**WORK TO BE COMPLETED:**
Output each line of the material exactly as it stands.

**DATA LINES:**
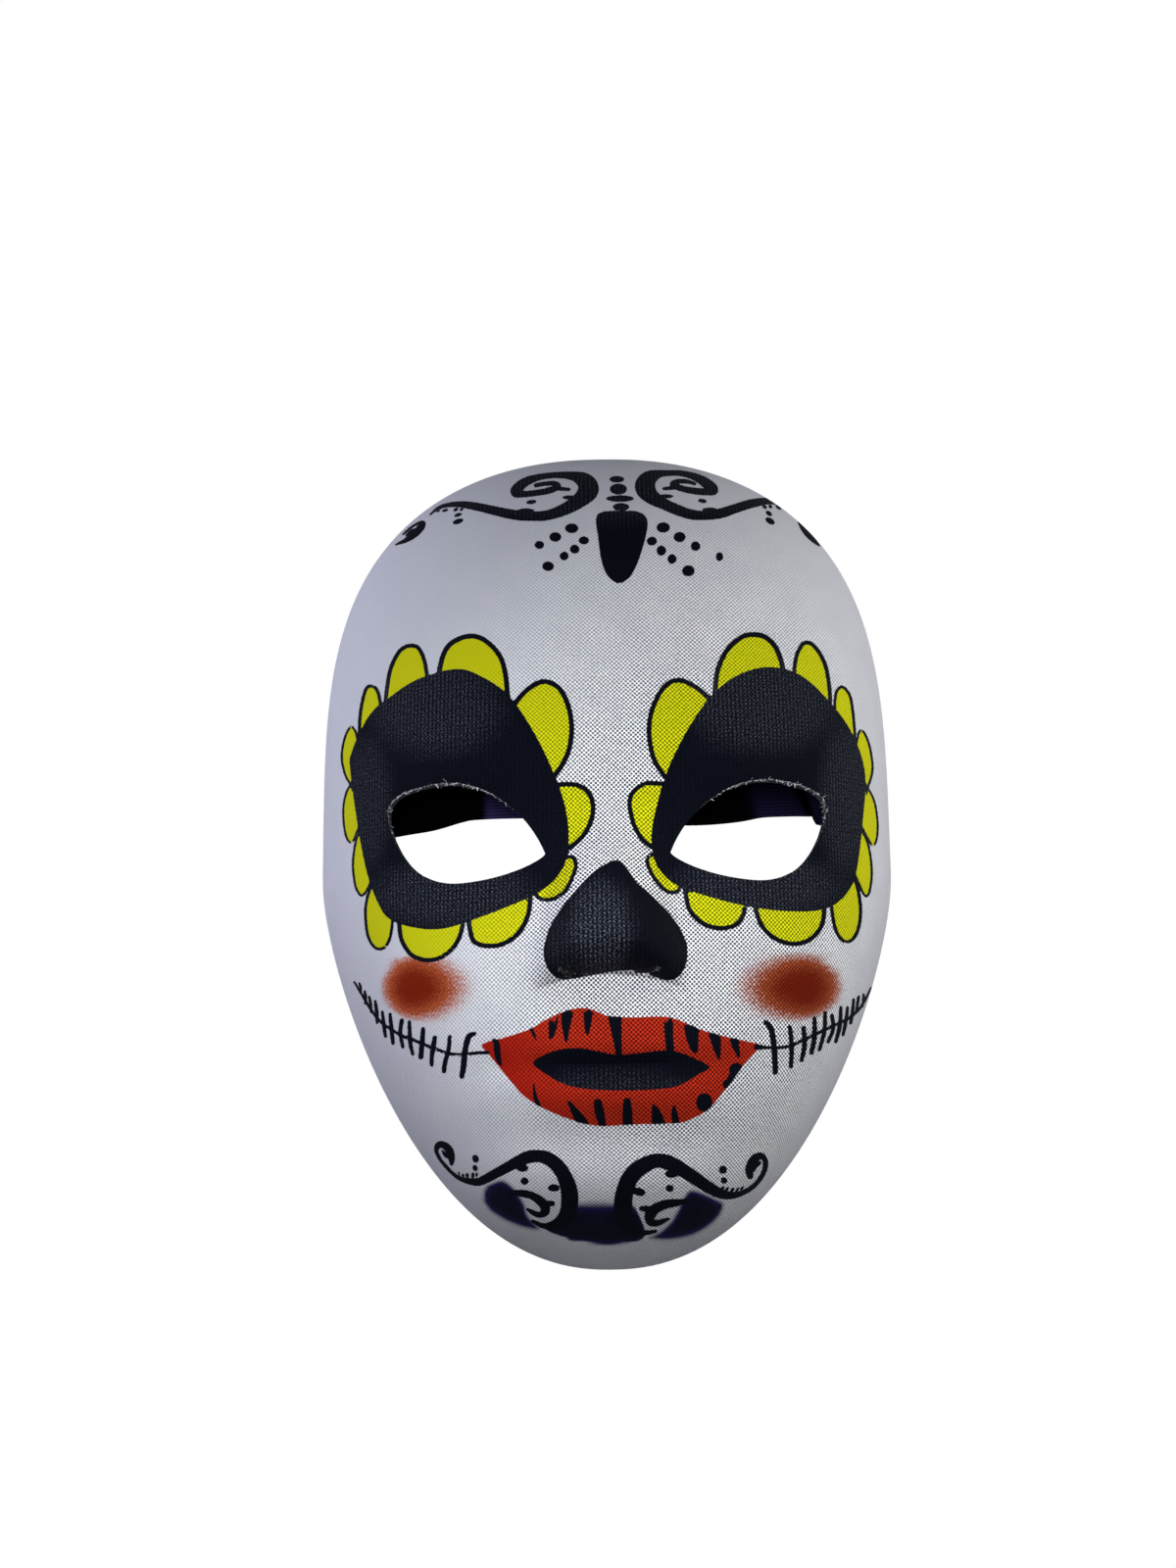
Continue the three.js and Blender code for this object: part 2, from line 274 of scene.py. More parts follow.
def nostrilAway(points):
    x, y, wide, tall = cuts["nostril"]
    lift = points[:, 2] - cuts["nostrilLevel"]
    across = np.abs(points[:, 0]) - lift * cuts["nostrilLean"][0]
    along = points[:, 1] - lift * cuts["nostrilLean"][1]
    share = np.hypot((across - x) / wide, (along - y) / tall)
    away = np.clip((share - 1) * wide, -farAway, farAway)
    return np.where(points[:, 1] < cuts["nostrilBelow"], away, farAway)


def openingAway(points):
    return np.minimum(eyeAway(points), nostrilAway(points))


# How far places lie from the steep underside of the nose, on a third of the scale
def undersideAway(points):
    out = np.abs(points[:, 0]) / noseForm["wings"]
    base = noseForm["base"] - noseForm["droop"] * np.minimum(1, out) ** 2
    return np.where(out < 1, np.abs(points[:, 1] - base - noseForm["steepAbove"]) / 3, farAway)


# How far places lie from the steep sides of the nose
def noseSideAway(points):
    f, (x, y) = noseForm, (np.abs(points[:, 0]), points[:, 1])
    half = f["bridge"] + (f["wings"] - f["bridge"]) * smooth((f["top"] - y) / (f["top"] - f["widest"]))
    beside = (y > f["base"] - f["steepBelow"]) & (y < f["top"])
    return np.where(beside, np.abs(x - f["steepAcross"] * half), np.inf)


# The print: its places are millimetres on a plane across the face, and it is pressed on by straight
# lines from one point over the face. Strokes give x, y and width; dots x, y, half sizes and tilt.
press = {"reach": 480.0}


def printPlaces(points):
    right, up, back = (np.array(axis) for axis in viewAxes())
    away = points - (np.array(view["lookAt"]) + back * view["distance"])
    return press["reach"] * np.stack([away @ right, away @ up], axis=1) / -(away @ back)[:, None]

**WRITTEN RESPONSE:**
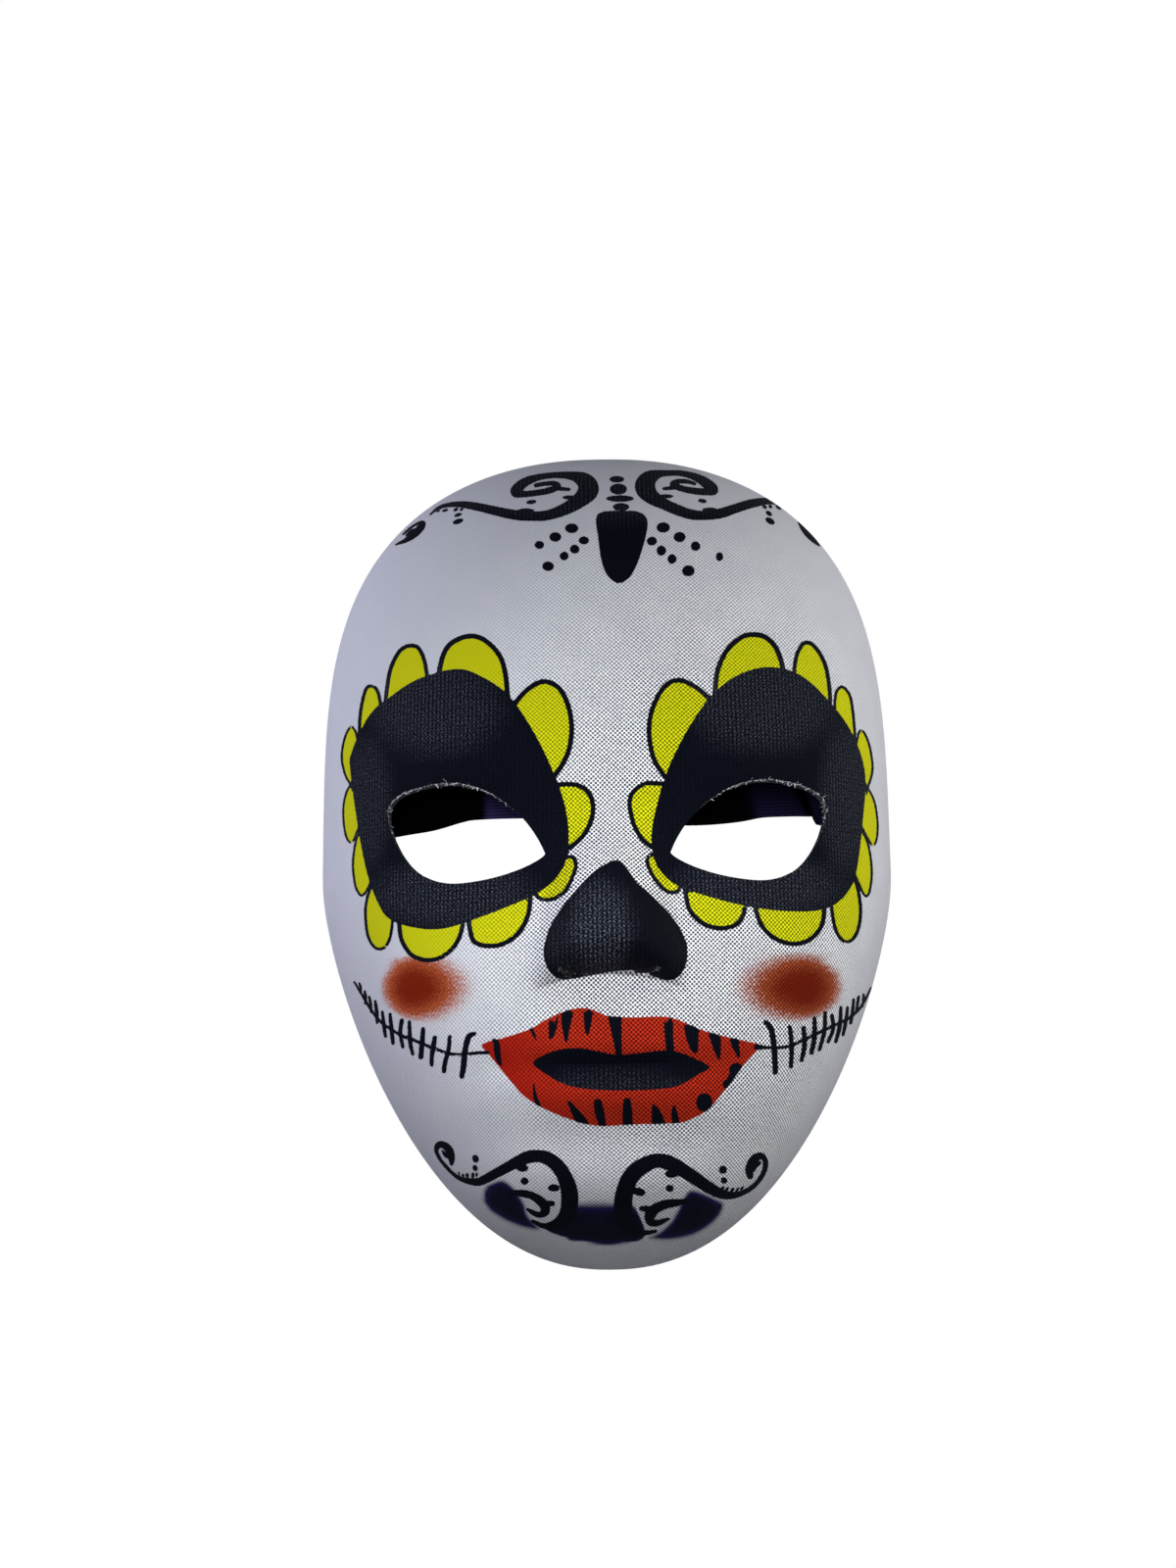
Continue the three.js and Blender code for this object: part 2, from line 274 of scene.py. More parts follow.
def nostrilAway(points):
    x, y, wide, tall = cuts["nostril"]
    lift = points[:, 2] - cuts["nostrilLevel"]
    across = np.abs(points[:, 0]) - lift * cuts["nostrilLean"][0]
    along = points[:, 1] - lift * cuts["nostrilLean"][1]
    share = np.hypot((across - x) / wide, (along - y) / tall)
    away = np.clip((share - 1) * wide, -farAway, farAway)
    return np.where(points[:, 1] < cuts["nostrilBelow"], away, farAway)


def openingAway(points):
    return np.minimum(eyeAway(points), nostrilAway(points))


# How far places lie from the steep underside of the nose, on a third of the scale
def undersideAway(points):
    out = np.abs(points[:, 0]) / noseForm["wings"]
    base = noseForm["base"] - noseForm["droop"] * np.minimum(1, out) ** 2
    return np.where(out < 1, np.abs(points[:, 1] - base - noseForm["steepAbove"]) / 3, farAway)


# How far places lie from the steep sides of the nose
def noseSideAway(points):
    f, (x, y) = noseForm, (np.abs(points[:, 0]), points[:, 1])
    half = f["bridge"] + (f["wings"] - f["bridge"]) * smooth((f["top"] - y) / (f["top"] - f["widest"]))
    beside = (y > f["base"] - f["steepBelow"]) & (y < f["top"])
    return np.where(beside, np.abs(x - f["steepAcross"] * half), np.inf)


# The print: its places are millimetres on a plane across the face, and it is pressed on by straight
# lines from one point over the face. Strokes give x, y and width; dots x, y, half sizes and tilt.
press = {"reach": 480.0}


def printPlaces(points):
    right, up, back = (np.array(axis) for axis in viewAxes())
    away = points - (np.array(view["lookAt"]) + back * view["distance"])
    return press["reach"] * np.stack([away @ right, away @ up], axis=1) / -(away @ back)[:, None]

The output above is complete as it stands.